Conditions in lumber and residue markets also impact the production and disposition of mill residues. Shifts in lumber markets can impact both the supply and the price of residue. The price of all types of residue varies as available supply varies, with the highest prices often occurring in years of low lumber production. Many of the users of mill residue (such as pulpmills, reconstituted board plants, and power plants) are not as cyclic as the lumber industry, have high fixed costs, and often do not curtail operations as readily as sawmills. This can lead to strong demand when lumber production is down (Keegan et al. 1998).

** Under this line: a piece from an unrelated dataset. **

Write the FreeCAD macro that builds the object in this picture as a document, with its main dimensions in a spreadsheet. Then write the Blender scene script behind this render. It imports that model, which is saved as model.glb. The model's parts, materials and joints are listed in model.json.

Swings in lumber and chip markets have an impact on the proportion of the log generated into all types of residue, but often in offsetting directions. Coarse residue in the form of chips used by the pulp and paper industry is the sawmill residue component that can be most efficiently produced in greater or lesser amounts in response to changing market conditions. As lumber markets decline, sawmills tend to target chip production over additional recovery of marginal, lower valued lumber grades. The opposite happens when lumber markets are very strong. An increase in the proportion of the log recovered in chips leads to a lower portion of lumber from the log and a corresponding decrease in the proportion of sawdust and shavings produced. The increase in coarse residue production would be greater than the decrease in shavings and sawdust. It is not reasonable to manipulate milling operations to produce more low-valued sawdust or shavings; this would reduce a mill's overall production efficiency and lead to a loss in income generated from recovery of lumber.

Conclusions

It is clear that the improved application of technology has led to decreased proportions of wood fiber residue in lumber production at sawmills throughout the western United States, and as technology advances this trend should continue. In part, this trend has increased western sawmills' ability and the inclination to use smaller and less valuable trees, making more of the available timber resource financially feasible for lumber production. The increased use of smaller trees may also position western sawmills to compete more directly with other small roundwood users in the region. Forest landowners benefit as the pool of potential bidders for timber grows; higher stumpage prices allow harvest of small trees that were previously unfeasible to cut because of the limited value for pulpwood or other small roundwood uses. In turn, society benefits as forest landowners perform the timber stand improvement, thinning, and fire hazard reduction treatments that help ensure that western forests remain healthy and productive into the future.